Task to complete | Using the data below, repeat all of it precisely.

───

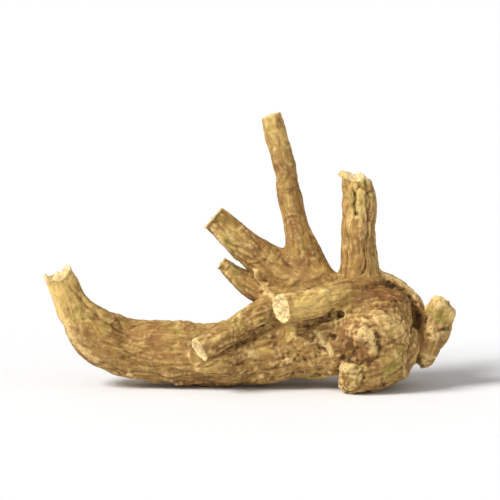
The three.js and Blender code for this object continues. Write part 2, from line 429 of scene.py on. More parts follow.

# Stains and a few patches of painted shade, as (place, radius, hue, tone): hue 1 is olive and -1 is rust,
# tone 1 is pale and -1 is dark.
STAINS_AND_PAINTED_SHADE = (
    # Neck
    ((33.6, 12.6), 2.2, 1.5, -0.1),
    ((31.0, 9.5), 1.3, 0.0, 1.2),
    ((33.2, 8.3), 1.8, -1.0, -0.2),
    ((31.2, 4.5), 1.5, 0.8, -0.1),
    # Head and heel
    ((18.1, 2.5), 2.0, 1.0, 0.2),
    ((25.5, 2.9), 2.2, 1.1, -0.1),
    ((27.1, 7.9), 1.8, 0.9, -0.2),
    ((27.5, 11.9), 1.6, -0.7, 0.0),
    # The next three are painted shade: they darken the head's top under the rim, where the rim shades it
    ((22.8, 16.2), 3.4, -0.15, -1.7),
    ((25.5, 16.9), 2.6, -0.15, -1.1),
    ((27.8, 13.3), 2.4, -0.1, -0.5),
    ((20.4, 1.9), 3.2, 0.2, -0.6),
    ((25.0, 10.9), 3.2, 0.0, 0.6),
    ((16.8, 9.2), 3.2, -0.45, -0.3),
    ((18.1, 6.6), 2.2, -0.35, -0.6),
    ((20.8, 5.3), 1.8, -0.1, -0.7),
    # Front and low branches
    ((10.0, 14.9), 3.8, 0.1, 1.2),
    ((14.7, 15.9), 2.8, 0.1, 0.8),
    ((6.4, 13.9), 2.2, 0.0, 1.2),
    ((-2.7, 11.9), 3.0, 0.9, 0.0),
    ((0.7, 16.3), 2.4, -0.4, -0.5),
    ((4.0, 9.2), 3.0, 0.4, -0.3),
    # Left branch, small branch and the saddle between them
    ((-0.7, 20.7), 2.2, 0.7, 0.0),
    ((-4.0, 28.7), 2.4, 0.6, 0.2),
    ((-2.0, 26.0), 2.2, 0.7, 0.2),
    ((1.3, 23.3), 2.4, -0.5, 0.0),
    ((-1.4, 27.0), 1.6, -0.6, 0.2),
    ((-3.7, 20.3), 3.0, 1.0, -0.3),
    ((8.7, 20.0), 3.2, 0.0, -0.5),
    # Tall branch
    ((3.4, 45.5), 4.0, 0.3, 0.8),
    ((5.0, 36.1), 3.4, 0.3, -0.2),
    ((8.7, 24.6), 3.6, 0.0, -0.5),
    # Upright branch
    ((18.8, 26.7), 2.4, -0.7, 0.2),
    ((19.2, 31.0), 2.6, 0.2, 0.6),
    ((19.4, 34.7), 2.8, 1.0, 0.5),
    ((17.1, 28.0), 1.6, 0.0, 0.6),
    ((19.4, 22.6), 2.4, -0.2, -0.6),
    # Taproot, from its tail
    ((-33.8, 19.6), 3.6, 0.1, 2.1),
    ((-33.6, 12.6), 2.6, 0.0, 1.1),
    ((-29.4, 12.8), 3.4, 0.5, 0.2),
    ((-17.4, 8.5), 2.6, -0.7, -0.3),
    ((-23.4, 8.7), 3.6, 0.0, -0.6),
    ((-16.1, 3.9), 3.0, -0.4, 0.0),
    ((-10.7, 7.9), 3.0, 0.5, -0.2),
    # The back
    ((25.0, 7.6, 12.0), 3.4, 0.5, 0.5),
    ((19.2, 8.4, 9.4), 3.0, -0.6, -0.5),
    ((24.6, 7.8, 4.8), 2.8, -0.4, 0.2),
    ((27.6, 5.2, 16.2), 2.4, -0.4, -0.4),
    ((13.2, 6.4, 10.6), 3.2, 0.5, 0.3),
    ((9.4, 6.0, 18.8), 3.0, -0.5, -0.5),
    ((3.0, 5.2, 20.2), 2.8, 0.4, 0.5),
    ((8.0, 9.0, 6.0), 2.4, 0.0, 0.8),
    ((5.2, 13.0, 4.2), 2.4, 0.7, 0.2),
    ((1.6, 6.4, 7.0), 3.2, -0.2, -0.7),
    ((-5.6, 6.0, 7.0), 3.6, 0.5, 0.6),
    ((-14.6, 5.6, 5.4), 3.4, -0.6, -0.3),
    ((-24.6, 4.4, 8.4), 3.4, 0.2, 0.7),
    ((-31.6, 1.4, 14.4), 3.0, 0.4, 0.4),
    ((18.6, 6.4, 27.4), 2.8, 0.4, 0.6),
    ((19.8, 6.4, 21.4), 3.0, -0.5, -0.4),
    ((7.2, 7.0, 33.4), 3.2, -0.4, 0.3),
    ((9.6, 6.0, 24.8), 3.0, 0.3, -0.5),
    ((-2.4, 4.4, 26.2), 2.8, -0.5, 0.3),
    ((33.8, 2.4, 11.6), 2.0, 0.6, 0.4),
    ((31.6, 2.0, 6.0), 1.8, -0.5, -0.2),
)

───

Output below |
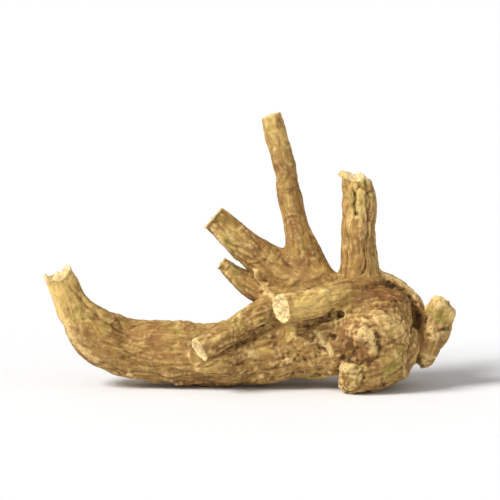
The three.js and Blender code for this object continues. Write part 2, from line 429 of scene.py on. More parts follow.

# Stains and a few patches of painted shade, as (place, radius, hue, tone): hue 1 is olive and -1 is rust,
# tone 1 is pale and -1 is dark.
STAINS_AND_PAINTED_SHADE = (
    # Neck
    ((33.6, 12.6), 2.2, 1.5, -0.1),
    ((31.0, 9.5), 1.3, 0.0, 1.2),
    ((33.2, 8.3), 1.8, -1.0, -0.2),
    ((31.2, 4.5), 1.5, 0.8, -0.1),
    # Head and heel
    ((18.1, 2.5), 2.0, 1.0, 0.2),
    ((25.5, 2.9), 2.2, 1.1, -0.1),
    ((27.1, 7.9), 1.8, 0.9, -0.2),
    ((27.5, 11.9), 1.6, -0.7, 0.0),
    # The next three are painted shade: they darken the head's top under the rim, where the rim shades it
    ((22.8, 16.2), 3.4, -0.15, -1.7),
    ((25.5, 16.9), 2.6, -0.15, -1.1),
    ((27.8, 13.3), 2.4, -0.1, -0.5),
    ((20.4, 1.9), 3.2, 0.2, -0.6),
    ((25.0, 10.9), 3.2, 0.0, 0.6),
    ((16.8, 9.2), 3.2, -0.45, -0.3),
    ((18.1, 6.6), 2.2, -0.35, -0.6),
    ((20.8, 5.3), 1.8, -0.1, -0.7),
    # Front and low branches
    ((10.0, 14.9), 3.8, 0.1, 1.2),
    ((14.7, 15.9), 2.8, 0.1, 0.8),
    ((6.4, 13.9), 2.2, 0.0, 1.2),
    ((-2.7, 11.9), 3.0, 0.9, 0.0),
    ((0.7, 16.3), 2.4, -0.4, -0.5),
    ((4.0, 9.2), 3.0, 0.4, -0.3),
    # Left branch, small branch and the saddle between them
    ((-0.7, 20.7), 2.2, 0.7, 0.0),
    ((-4.0, 28.7), 2.4, 0.6, 0.2),
    ((-2.0, 26.0), 2.2, 0.7, 0.2),
    ((1.3, 23.3), 2.4, -0.5, 0.0),
    ((-1.4, 27.0), 1.6, -0.6, 0.2),
    ((-3.7, 20.3), 3.0, 1.0, -0.3),
    ((8.7, 20.0), 3.2, 0.0, -0.5),
    # Tall branch
    ((3.4, 45.5), 4.0, 0.3, 0.8),
    ((5.0, 36.1), 3.4, 0.3, -0.2),
    ((8.7, 24.6), 3.6, 0.0, -0.5),
    # Upright branch
    ((18.8, 26.7), 2.4, -0.7, 0.2),
    ((19.2, 31.0), 2.6, 0.2, 0.6),
    ((19.4, 34.7), 2.8, 1.0, 0.5),
    ((17.1, 28.0), 1.6, 0.0, 0.6),
    ((19.4, 22.6), 2.4, -0.2, -0.6),
    # Taproot, from its tail
    ((-33.8, 19.6), 3.6, 0.1, 2.1),
    ((-33.6, 12.6), 2.6, 0.0, 1.1),
    ((-29.4, 12.8), 3.4, 0.5, 0.2),
    ((-17.4, 8.5), 2.6, -0.7, -0.3),
    ((-23.4, 8.7), 3.6, 0.0, -0.6),
    ((-16.1, 3.9), 3.0, -0.4, 0.0),
    ((-10.7, 7.9), 3.0, 0.5, -0.2),
    # The back
    ((25.0, 7.6, 12.0), 3.4, 0.5, 0.5),
    ((19.2, 8.4, 9.4), 3.0, -0.6, -0.5),
    ((24.6, 7.8, 4.8), 2.8, -0.4, 0.2),
    ((27.6, 5.2, 16.2), 2.4, -0.4, -0.4),
    ((13.2, 6.4, 10.6), 3.2, 0.5, 0.3),
    ((9.4, 6.0, 18.8), 3.0, -0.5, -0.5),
    ((3.0, 5.2, 20.2), 2.8, 0.4, 0.5),
    ((8.0, 9.0, 6.0), 2.4, 0.0, 0.8),
    ((5.2, 13.0, 4.2), 2.4, 0.7, 0.2),
    ((1.6, 6.4, 7.0), 3.2, -0.2, -0.7),
    ((-5.6, 6.0, 7.0), 3.6, 0.5, 0.6),
    ((-14.6, 5.6, 5.4), 3.4, -0.6, -0.3),
    ((-24.6, 4.4, 8.4), 3.4, 0.2, 0.7),
    ((-31.6, 1.4, 14.4), 3.0, 0.4, 0.4),
    ((18.6, 6.4, 27.4), 2.8, 0.4, 0.6),
    ((19.8, 6.4, 21.4), 3.0, -0.5, -0.4),
    ((7.2, 7.0, 33.4), 3.2, -0.4, 0.3),
    ((9.6, 6.0, 24.8), 3.0, 0.3, -0.5),
    ((-2.4, 4.4, 26.2), 2.8, -0.5, 0.3),
    ((33.8, 2.4, 11.6), 2.0, 0.6, 0.4),
    ((31.6, 2.0, 6.0), 1.8, -0.5, -0.2),
)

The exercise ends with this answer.